Ipocrisie e portata reale della scelta referendaria di Tsipras

30 Giugno 2015
1 Commento


Tonino Dessì

Non mi piacciono proprio le valutazioni della maggior parte dei commentatori politici italiani (differentemente da molti commentatori esteri, soprattutto economisti) sul referendum indetto dal Governo greco. L’orientamento più ipocrita mi pare tra l’altro proprio quello palesato da diversi commentatori d’area del centro-sinistra, compresi alcuni non organici al PD renziano, come per esempio, su “La Nuova”, il professor Pasquino.
Credo di intuire in alcune posizioni una certa coda di paglia: qualche omesso rigore nella riflessione su come cadde l’ultimo Governo Berlusconi, col Quirinale che aprì la strada alla pessima esperienza del Governo Monti, pesa forse sulla coscienza di non pochi politologi.
La sintesi sembrerebbe essere che Syriza, dopo aver condotto e vinto una campagna elettorale populista, se non demagogica e dopo aver gestito una trattativa in modo fallimentare, ora scaricherebbe ogni responsabilità sull’elettorato, eccitandone avventuristicamente il risentimento antieuropeo.
Eppure un minimo di buon senso dovrebbe portare a considerazioni più concrete e realistiche.
Il nuovo Governo greco ha ereditato una situazione creata da precedenti governi, non solo da quelli dissipatori, ma anche da quelli commissariati dalla Troika.

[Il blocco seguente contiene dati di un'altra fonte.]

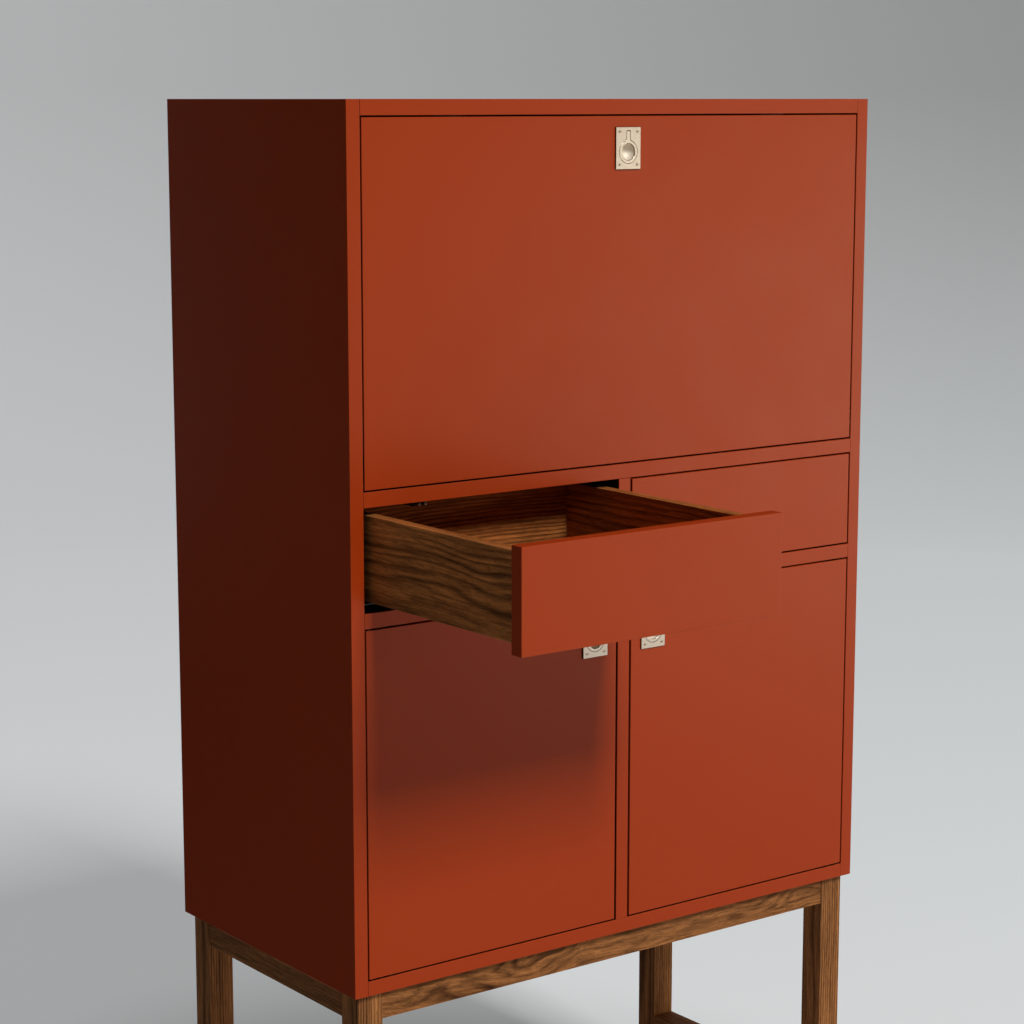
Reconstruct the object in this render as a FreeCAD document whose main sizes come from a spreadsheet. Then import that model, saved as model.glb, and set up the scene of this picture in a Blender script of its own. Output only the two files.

Ha cercato di negoziare una via d’uscita (una ristrutturazione del debito) a condizioni non ulteriormente depressive per l’economia del Paese e non più gravemente deprimenti per la sua situazione sociale. Non vedo proprio cos’altro avrebbe dovuto fare un nuovo Governo all’indomani delle elezioni.
Si è tuttavia scontrato con un atteggiamento finanziario inflessibile del FMI e con un’inaudita rigidità politica della Commissione UE, oltre che con i limiti strutturali di autonomia della BCE (al netto della buona volontà dimostrata in termini di fornitura di liquidità d’emergenza, ma non, per esempio, di garanzia per i titoli di Stato). La Grecia si trova di fronte a un “prendere o lasciare”, laddove il lasciare significherebbe, secondo certi toni ultimativi, l’uscita dalla UE.
Si tratta di una decisione d’emergenza, che a mio avviso giustifica il ricorso al referendum. Mi rendo conto della delicatezza degli aspetti istituzionali e politici. La Costituzione Italiana, per esempio, un referendum del genere (in materie che intersecano politica internazionale, economica e tributaria), non lo consentirebbe. E tutti i democratici non possono comunque non guardare con estrema cautela ai referendum indetti dai Governi, perchè sui rischi dei regimi plebiscitari la Storia ci ha ammaestrati abbastanza.
Tsypras in effetti aveva un’altra possibilità, quella di dimettersi, con due varianti: provocare nuove elezioni, con effetti politici, economici e sociali difficilmente prevedibili in una situazione nazionale prossima al collasso, oppure subire una soluzione “all’italiana”, con l’esautoramento proprio e del suo partito dalla guida del Governo e con la costituzione di una nuova formula di governo, più o meno organicamente “filo-Troika”, ma non conforme al recente esito elettorale.
Sicuramente una scelta del genere, in entrambe le varianti, avrebbe fatto emergere da subito un problema che, piaccia o meno, si porrà all’indomani del risultato del referendum, soprattutto se Tsypras uscisse sconfitto. Il problema è quello dell’esercizio, da parte dei Governi prevalenti nella UE - dei quali le istituzioni collegate restano stretta espressione - del potere di interferire sulla politica interna di altri Paesi UE, di destabilizzarla e di provocare la rimozione dei rispettivi Governi, perchè non in linea con loro, nonostante essi abbiano avuto la fiducia dei rispettivi elettori o dei propri Parlamenti. Un potere esercitato mediante la leva economico-finanziaria, ma non previsto, quanto a finalità e ad esiti, da nessun trattato.
Mi auguro di leggere su questo problema, nei giorni che ci separano dal referendum greco, un barlume di riflessione disancorata da logiche politiche contingenti, tutte italiane. Una riflessione consapevole che la sconfitta, coattiva ancorchè referendaria, del Governo Tsypras, avrebbe un potenziale assai più nefasto sulla “legittimità” (non solo formale, ma sostanziale e di “opinione pubblica”) dell’operato degli interlocutori europei, di quanto non avrebbe una vittoria, dalla quale in fondo non sortirebbe altro se non un rafforzamento della Grecia nell’inevitabile ripresa di una trattativa.

1 commento

  • 1 Francesco Cocco
    2 Luglio 2015 - 12:25

    Problematico e con molto buon senso. Virtù, quella del buon senso, sempre più rara.